We both have have 10 gallon tuns and 10 gallon boil kettles. What I was thinking to save time was mashing in one tun and then just divide the wort to our boil kettles when draining the tun. I don't feel comfortable doing a 10 gallon batch in a 10 gallon kettle, but wonder if I can do the mash in one vessel. The grain bill would be 24lbs of grain, 22lbs being 2 row and the other two lbs being caramel 40. Worst case scenario, I could steep the 2lbs of caramel if the tun is too small for the total grain. Can I fit the total grain bill in a 10 gallon tun, or will I have to steep the caramel 40? Thanks for any suggestions.
 
There are some simple mash calculators here. Looks like 24 lbs at 1.25 qt per lb should take up about 9.42 gallons so will be tight but doable I think. I'd probably add the grain first, or at least midway through, in this case then top it up.
 
There are some simple mash calculators here. Looks like 24 lbs at 1.25 qt per lb should take up about 9.42 gallons so will be tight but doable I think. I'd probably add the grain first, or at least midway through, in this case then top it up.

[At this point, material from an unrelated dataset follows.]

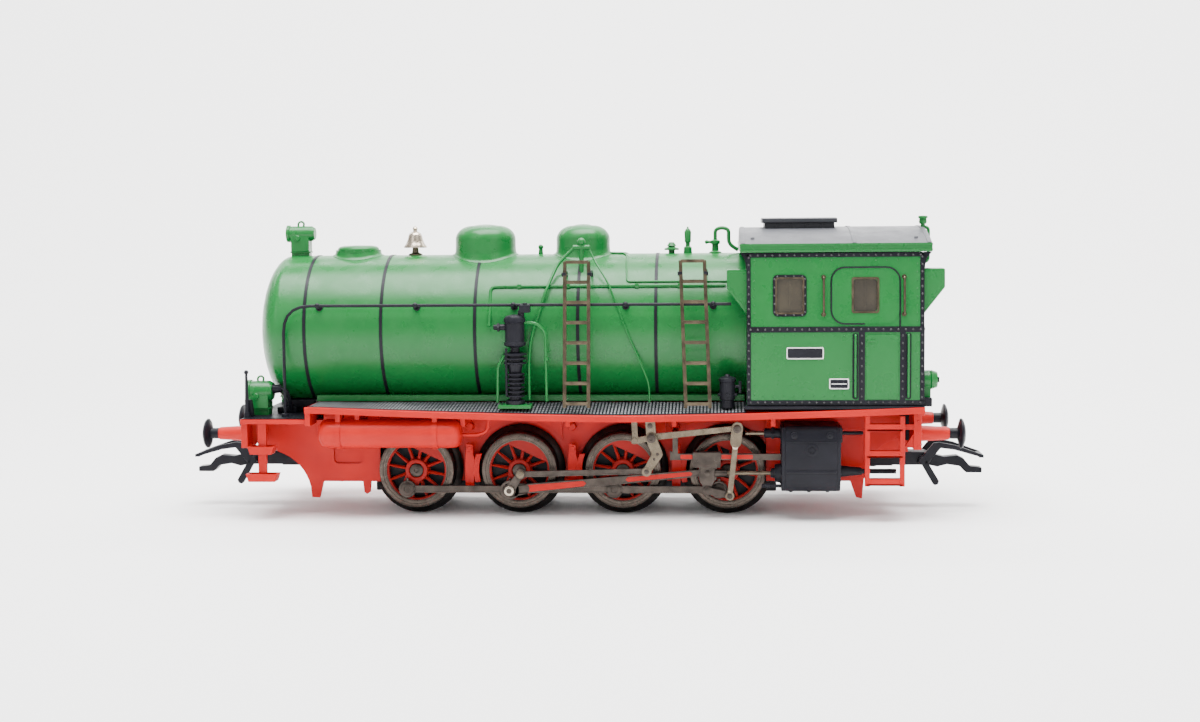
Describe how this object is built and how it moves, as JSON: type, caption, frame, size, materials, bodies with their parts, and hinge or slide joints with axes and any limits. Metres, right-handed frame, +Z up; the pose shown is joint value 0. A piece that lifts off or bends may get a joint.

Thanks for the advice. I think that's what I'm going to do.


Thanks for the link too! (bookmarked)
 
I'd probably add the grain first, or at least midway through, in this case then top it up.

if I'm going to be close on tun volume, I always add in a few gallons of water to the tun be for adding any grain. Adding the grain first is a good way to form an impenetrable blob of semi-wet grain around the braid.
 
The problem I see with this is your 10g pots. If you are doing 1 mash you will need a way to evenly mix your wort between the two pots so they are the same OG in each pot. I am assuming you will have 12g or so preboil volume.
 
The problem I see with this is your 10g pots. If you are doing 1 mash you will need a way to evenly mix your wort between the two pots so they are the same OG in each pot. I am assuming you will have 12g or so preboil volume.

Dang, I didn't take that into consideration. So let me ask......would it be better to do a partial mash and steep the caramel 40 (individually for each pot) or would it be best to just treat this as two separate batches being brewed at the same time. I'm thinking the latter.


Guess, I'm going to have to really consider a 15 gallon kettle in the future huh.
 
The problem I see with this is your 10g pots. If you are doing 1 mash you will need a way to evenly mix your wort between the two pots so they are the same OG in each pot. I am assuming you will have 12g or so preboil volume.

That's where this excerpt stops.